begin Provided data
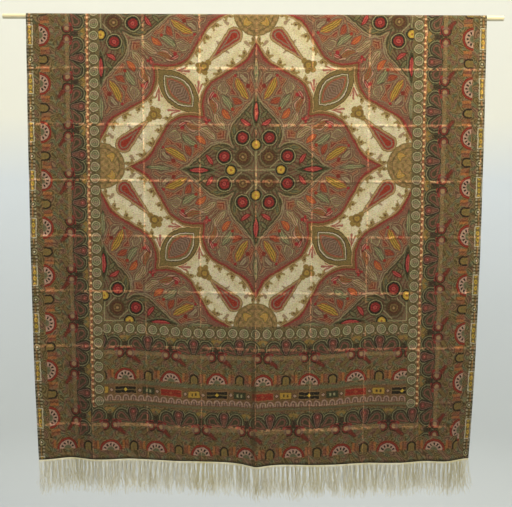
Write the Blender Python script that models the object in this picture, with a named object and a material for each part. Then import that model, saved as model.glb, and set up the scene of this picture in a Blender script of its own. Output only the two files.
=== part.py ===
"""A long fringed shawl, folded in half over a round wooden rod and hanging down in front of
it and behind it. Metres, +Z up; the rod runs along X, the front half faces -Y, and the
origin is the middle of the rod, where it is held."""
import math
import random
from collections import namedtuple

import bmesh
import bpy
from mathutils import Vector

# Rod
ROD_LENGTH = 1.765
ROD_RADIUS = 0.009
ROD_SIDES = 24

# Cloth
CLOTH_WIDTH = 1.62
CLOTH_CENTRE_X = 0.011
WALL = 0.0012
ROD_GAP = 0.0005
SEAM_GAP = 0.0003
FRONT_DROP = 1.570
BACK_DROP = 1.562
COLUMNS = 32
ROWS_PER_HALF = 31
ROWS_OVER_ROD = 10
HANG = ROD_RADIUS + ROD_GAP + WALL / 2

# How the hanging cloth gives: it hangs a little to the right, the folds gather its whole
# width more and more towards the hem, the side borders are drawn in at the hem itself,
# and the middle of each half sags lower than its sides, in a shallow V
LEAN = 0.0035
GATHER_EVENLY = 0.0094
GATHER_GROWING = 0.0229
DRAWN_IN_AT_HEM = 0.013
DRAWN_IN_GROWTH = 5
BORDER_STARTS = 0.70
BELLY_SAG = 0.029
BELLY_GROWTH = 2.5
BELLY_ROUNDNESS_LEFT = 0.6
BELLY_ROUNDNESS_RIGHT = 1.7

# Soft folds: place across (-1 is the left edge from the front, 1 the right), reach to
# either side on the same scale, how far each one stands out at the hem, and its growth
Fold = namedtuple("Fold", "across reach stands_out growth")
FRONT_FOLDS = (
    Fold(across=-1.00, reach=0.17, stands_out=0.046, growth=2.4),
    Fold(across=-0.72, reach=0.15, stands_out=0.024, growth=1.6),
    Fold(across=-0.37, reach=0.20, stands_out=0.009, growth=1.5),
    Fold(across=0.00, reach=0.14, stands_out=0.018, growth=2.2),
    Fold(across=0.00, reach=0.07, stands_out=0.014, growth=3.0),
    Fold(across=0.33, reach=0.20, stands_out=0.011, growth=1.5),
    Fold(across=0.66, reach=0.15, stands_out=0.014, growth=1.6),
    Fold(across=0.88, reach=0.13, stands_out=0.024, growth=2.0),
)
BACK_FOLDS = (
    Fold(across=-0.86, reach=0.14, stands_out=0.026, growth=2.0),
    Fold(across=-0.50, reach=0.20, stands_out=0.012, growth=1.5),
    Fold(across=-0.05, reach=0.15, stands_out=0.018, growth=2.2),
    Fold(across=0.45, reach=0.20, stands_out=0.010, growth=1.5),
    Fold(across=0.80, reach=0.15, stands_out=0.022, growth=1.8),
    Fold(across=1.00, reach=0.12, stands_out=0.020, growth=2.4),
)

# Shallow ridges and valleys where the cloth was kept folded into squares
CREASE_SPACING = 0.2
CREASE_RISE = 0.005
CREASE_FADE = 0.12

# Fringe: a narrow heading strip along each hem with loose locks hanging from it
LOCKS = 120
LOCK_SHARE = 0.42
STRIP_HEIGHT = 0.006
STRIP_THICKNESS = 0.002
LOCK_LENGTH = 0.112
LOCK_LENGTH_SPREAD = 0.011
LOCK_TIP_SHARE = 0.45
LOCK_SWAY = 0.005
LOCK_SEED = 11

Finish = namedtuple("Finish", "colour roughness metallic")
CLOTH_FINISH = Finish(colour=(0.26, 0.13, 0.08, 1.0), roughness=0.90, metallic=0.0)
FRINGE_FINISH = Finish(colour=(0.66, 0.58, 0.40, 1.0), roughness=0.88, metallic=0.0)
ROD_FINISH = Finish(colour=(0.78, 0.72, 0.56, 1.0), roughness=0.60, metallic=0.0)


def clear_scene():
    for old in list(bpy.data.objects):
        bpy.data.objects.remove(old, do_unlink=True)


def material(name, finish):
    made = bpy.data.materials.new(name)
    made.use_nodes = True
    shader = made.node_tree.nodes["Principled BSDF"]
    shader.inputs["Base Color"].default_value = finish.colour
    shader.inputs["Roughness"].default_value = finish.roughness
    shader.inputs["Metallic"].default_value = finish.metallic
    made.diffuse_color = finish.colour
    return made


def add_object(name, vertices, faces, finish):
    mesh = bpy.data.meshes.new(name)
    mesh.from_pydata([tuple(v) for v in vertices], [], faces)
    mesh.materials.append(finish)
    work = bmesh.new()
    work.from_mesh(mesh)
    bmesh.ops.recalc_face_normals(work, faces=work.faces)
    work.to_mesh(mesh)
    work.free()
    made = bpy.data.objects.new(name, mesh)
    bpy.context.scene.collection.objects.link(made)
    return made


def smooth(share):
    """Eases 0..1 in and out, and holds outside it."""
    share = min(max(share, 0.0), 1.0)
    return share * share * (3 - 2 * share)


def stand_out(folds, across, down):
    """How far the cloth stands out from its hanging plane: across is -1..1, down 0..1."""
    total = 0.0
    for fold in folds:
        away = abs(across - fold.across) / fold.reach
        if away < 1:
            height = 0.5 * (1 + math.cos(math.pi * away))
            total += fold.stands_out * height * down ** fold.growth
    return total


def zigzag(length):
    """0..1 between neighbouring creases, 1 on every second crease."""
    return abs(length / CREASE_SPACING % 2 - 1)


def crease_relief(across, hanging):
    """The rise left by the storage creases at a length down from the rod."""
    over_both = zigzag(across * CLOTH_WIDTH / 2 + CREASE_SPACING) + zigzag(hanging)
    return CREASE_RISE * over_both / 2 * smooth(hanging / CREASE_FADE)


def across_x(across, down):
    gathered = 1 - GATHER_EVENLY * down - GATHER_GROWING * down ** 2
    share = smooth((abs(across) - BORDER_STARTS) / (1 - BORDER_STARTS))
    drawn_in = DRAWN_IN_AT_HEM * down ** DRAWN_IN_GROWTH * share
    half = CLOTH_WIDTH / 2 * abs(across) * gathered - drawn_in
    return CLOTH_CENTRE_X + LEAN * down + math.copysign(half, across)


def hanging_point(across, down, drop, folds, side):
    """A point of one hanging half; side is -1 for the front and 1 for the back."""
    roundness = BELLY_ROUNDNESS_LEFT if across < 0 else BELLY_ROUNDNESS_RIGHT
    sag = BELLY_SAG * (1 - abs(across) ** roundness) * down ** BELLY_GROWTH
    relief = crease_relief(across, drop * down)
    y = side * (HANG + stand_out(folds, across, down) + relief)
    return Vector((across_x(across, down), y, -drop * down - sag))


def cloth_rows():
    """Rows of points down the middle of the wall, from the front hem over the rod to the
    back hem, each from the left edge to the right."""
    places = [2 * column / COLUMNS - 1 for column in range(COLUMNS + 1)]
    rows = []
    for row in range(ROWS_PER_HALF):
        down = 1 - row / ROWS_PER_HALF
        rows.append([hanging_point(a, down, FRONT_DROP, FRONT_FOLDS, -1) for a in places])
    for row in range(ROWS_OVER_ROD + 1):
        turn = math.pi * row / ROWS_OVER_ROD
        y = -HANG * math.cos(turn)
        z = HANG * math.sin(turn)
        rows.append([Vector((across_x(a, 0), y, z)) for a in places])
    for row in range(ROWS_PER_HALF):
        down = (row + 1) / ROWS_PER_HALF
        rows.append([hanging_point(a, down, BACK_DROP, BACK_FOLDS, 1) for a in places])
    return rows


def outward(rows, row, column):
    """The cloth's outward direction at a grid point, from its neighbours."""
    before = rows[max(row - 1, 0)][column]
    after = rows[min(row + 1, len(rows) - 1)][column]
    left = rows[row][max(column - 1, 0)]
    right = rows[row][min(column + 1, COLUMNS)]
    return (right - left).cross(after - before).normalized()


def make_shawl(rows):
    """The cloth as one closed wall of even thickness over the rod."""
    width = COLUMNS + 1
    outer = []
    inner = []
    for row, points in enumerate(rows):
        for column, point in enumerate(points):
            offset = outward(rows, row, column) * WALL / 2
            outer.append(point + offset)
            inner.append(point - offset)
    shift = len(outer)
    faces = []
    for row in range(len(rows) - 1):
        for column in range(COLUMNS):
            a = row * width + column
            b = a + 1
            c = b + width
            d = a + width
            faces.append((a, b, c, d))
            faces.append((shift + d, shift + c, shift + b, shift + a))
    last = (len(rows) - 1) * width
    for column in range(COLUMNS):
        for start, step in ((column, 1), (last + column + 1, -1)):
            end = start + step
            faces.append((shift + start, shift + end, end, start))
    for row in range(len(rows) - 1):
        for start, step in (((row + 1) * width, -width), (row * width + COLUMNS, width)):
            end = start + step
            faces.append((shift + start, shift + end, end, start))
    return add_object("shawl", outer + inner, faces, material("woven_wool", CLOTH_FINISH))


def along_hem(hem, share):
    """A point at a share 0..1 of the way along the hem's columns."""
    place = share * COLUMNS
    column = min(int(place), COLUMNS - 1)
    return hem[column].lerp(hem[column + 1], place - column)


def strip_column(point):
    """The four corners of the heading strip at one place: top and bottom, front and back."""
    top = point.z - SEAM_GAP
    half = STRIP_THICKNESS / 2
    corners = []
    for z in (top, top - STRIP_HEIGHT):
        for y in (point.y - half, point.y + half):
            corners.append(Vector((point.x, y, z)))
    return corners


def make_fringe(name, hem, side, finish):
    """The heading strip with its locks: each lock grows from a cell of the strip's foot."""
    chance = random.Random(LOCK_SEED + side)
    cells = 2 * LOCKS - 1
    shares = []
    for lock in range(LOCKS):
        start = lock * (1 - LOCK_SHARE / LOCKS) / (LOCKS - 1)
        shares += [start, start + LOCK_SHARE / LOCKS]
    vertices = []
    for share in shares:
        vertices += strip_column(along_hem(hem, share))
    faces = [(0, 1, 3, 2), (4 * cells, 4 * cells + 2, 4 * cells + 3, 4 * cells + 1)]
    for cell in range(cells):
        a = 4 * cell
        b = a + 4
        faces.append((a, b, b + 1, a + 1))
        faces.append((a, a + 2, b + 2, b))
        faces.append((a + 1, b + 1, b + 3, a + 3))
        if cell % 2:
            faces.append((a + 2, a + 3, b + 3, b + 2))
            continue
        ring = (a + 2, a + 3, b + 3, b + 2)
        length = LOCK_LENGTH + LOCK_LENGTH_SPREAD * chance.uniform(-1, 1)
        drift = LOCK_SWAY * math.sin(cell / 9 + side) + chance.uniform(-1, 1) * LOCK_SWAY / 4
        centre = sum((vertices[corner] for corner in ring), Vector()) / 4
        for depth, thin in ((0.45, 0.85), (1.0, LOCK_TIP_SHARE)):
            foot = centre + Vector((drift * depth ** 2, side * abs(drift) * depth, -length * depth))
            start = len(vertices)
            for corner in (a + 2, a + 3, b + 3, b + 2):
                spread = vertices[corner] - centre
                vertices.append(foot + Vector((spread.x, spread.y, 0)) * thin)
            below = tuple(range(start, start + 4))
            for edge in range(4):
                after = (edge + 1) % 4
                faces.append((ring[edge], ring[after], below[after], below[edge]))
            ring = below
        faces.append(ring)
    return add_object(name, vertices, faces, finish)


def make_rod():
    work = bmesh.new()
    bmesh.ops.create_cone(
        work,
        cap_ends=True,
        segments=ROD_SIDES,
        radius1=ROD_RADIUS,
        radius2=ROD_RADIUS,
        depth=ROD_LENGTH,
    )
    mesh = bpy.data.meshes.new("rod")
    work.to_mesh(mesh)
    work.free()
    mesh.materials.append(material("pale_wood", ROD_FINISH))
    made = bpy.data.objects.new("rod", mesh)
    made.rotation_euler = (0, math.pi / 2, 0)
    bpy.context.scene.collection.objects.link(made)
    return made


def main():
    clear_scene()
    rows = cloth_rows()
    make_rod()
    make_shawl(rows)
    fringe_finish = material("fringe_wool", FRINGE_FINISH)
    make_fringe("fringe_front", rows[0], -1, fringe_finish)
    make_fringe("fringe_back", rows[-1], 1, fringe_finish)


main()
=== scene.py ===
# %% [markdown]
# # A long fringed shawl over a rod
# The real thing is one rectangle of finely woven wool, twice as long as it is wide. It is
# folded in half over a round rod, and both short ends carry a fringe of loose threads.
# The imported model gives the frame: every piece below goes where its solid already is.

import math
from collections import namedtuple

import bmesh
import bpy
from mathutils import Matrix, Vector, noise


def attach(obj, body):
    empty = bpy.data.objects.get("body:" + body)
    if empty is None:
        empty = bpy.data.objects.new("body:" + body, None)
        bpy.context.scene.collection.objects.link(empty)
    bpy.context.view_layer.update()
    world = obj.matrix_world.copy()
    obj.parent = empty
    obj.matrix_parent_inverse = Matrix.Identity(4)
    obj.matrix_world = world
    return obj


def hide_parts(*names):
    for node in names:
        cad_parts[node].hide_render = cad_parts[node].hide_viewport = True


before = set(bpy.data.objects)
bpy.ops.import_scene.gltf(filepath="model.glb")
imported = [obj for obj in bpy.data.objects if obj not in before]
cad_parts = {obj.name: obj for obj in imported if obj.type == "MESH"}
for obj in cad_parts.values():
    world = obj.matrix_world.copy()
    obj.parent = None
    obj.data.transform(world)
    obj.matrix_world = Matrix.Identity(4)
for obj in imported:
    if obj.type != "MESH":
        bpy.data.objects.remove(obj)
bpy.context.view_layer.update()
scene = bpy.context.scene
print("nodes:", sorted(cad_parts))

# %% [markdown]
# ## Camera
# The photograph looks at the hanging front from a little above its middle. Widths shrink
# slightly from the rod to the hem, which fixes the camera's downward tilt, and the rod
# runs a touch downhill to the right, which is a small roll.

# %% Camera
PHOTO_WIDTH = 512
FOCAL_PIXELS = 898.4
SENSOR_WIDTH = 36.0
CAMERA_AT = Vector((0.0138, -3.2124, -0.6313))
TILT_DOWN = math.radians(3.607)
ROLL = math.radians(0.282)


def make_camera():
    lens = bpy.data.cameras.new("camera")
    lens.sensor_width = SENSOR_WIDTH
    lens.lens = FOCAL_PIXELS * SENSOR_WIDTH / PHOTO_WIDTH
    camera = bpy.data.objects.new("camera", lens)
    level = Matrix.Rotation(math.pi / 2 - TILT_DOWN, 4, "X")
    camera.matrix_world = Matrix.Translation(CAMERA_AT) @ level @ Matrix.Rotation(ROLL, 4, "Z")
    scene.collection.objects.link(camera)
    scene.camera = camera
    return camera


camera = make_camera()
print("lens:", round(camera.data.lens, 1), "mm")

# %% [markdown]
# ## Small helpers for meshes and colours
# Colours are written as they look in the photograph, from 0 to 255, and turned into the
# linear light that a shader works in. Meshes are made at the origin, in metres.

# %% Colours and meshes


def seen(red, green, blue):
    """A colour as it looks on a screen, 0 to 255, as linear light."""
    channels = []
    for channel in (red, green, blue):
        share = channel / 255
        channels.append(share / 12.92 if share <= 0.04045 else ((share + 0.055) / 1.055) ** 2.4)
    return (*channels, 1.0)


def new_piece(name, vertices, faces):
    mesh = bpy.data.meshes.new(name)
    mesh.from_pydata([tuple(v) for v in vertices], [], faces)
    mesh.update()
    piece = bpy.data.objects.new(name, mesh)
    scene.collection.objects.link(piece)
    return piece


def smooth(share):
    """Eases 0..1 in and out, and holds outside it."""
    share = min(max(share, 0.0), 1.0)
    return share * share * (3 - 2 * share)


# %% [markdown]
# ## How the cloth hangs
# The rod pushes the two halves 19 mm apart. Below it the cloth hangs straight, with soft
# vertical folds that grow towards the hem. The middle sags lower than the sides, and the
# side borders are drawn in near the hem. The cloth was kept folded into squares of 0.2 m,
# and each square still bows a little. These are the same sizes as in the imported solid,
# with a finer grid and a few small puckers on top.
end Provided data
Exercise details: Retype only this portion of the data above: the line containing "before = set(bpy.data.objects)", the line containing "obj.data.transform(world)", and all lines between them, exactly.

Result of this task:
before = set(bpy.data.objects)
bpy.ops.import_scene.gltf(filepath="model.glb")
imported = [obj for obj in bpy.data.objects if obj not in before]
cad_parts = {obj.name: obj for obj in imported if obj.type == "MESH"}
for obj in cad_parts.values():
    world = obj.matrix_world.copy()
    obj.parent = None
    obj.data.transform(world)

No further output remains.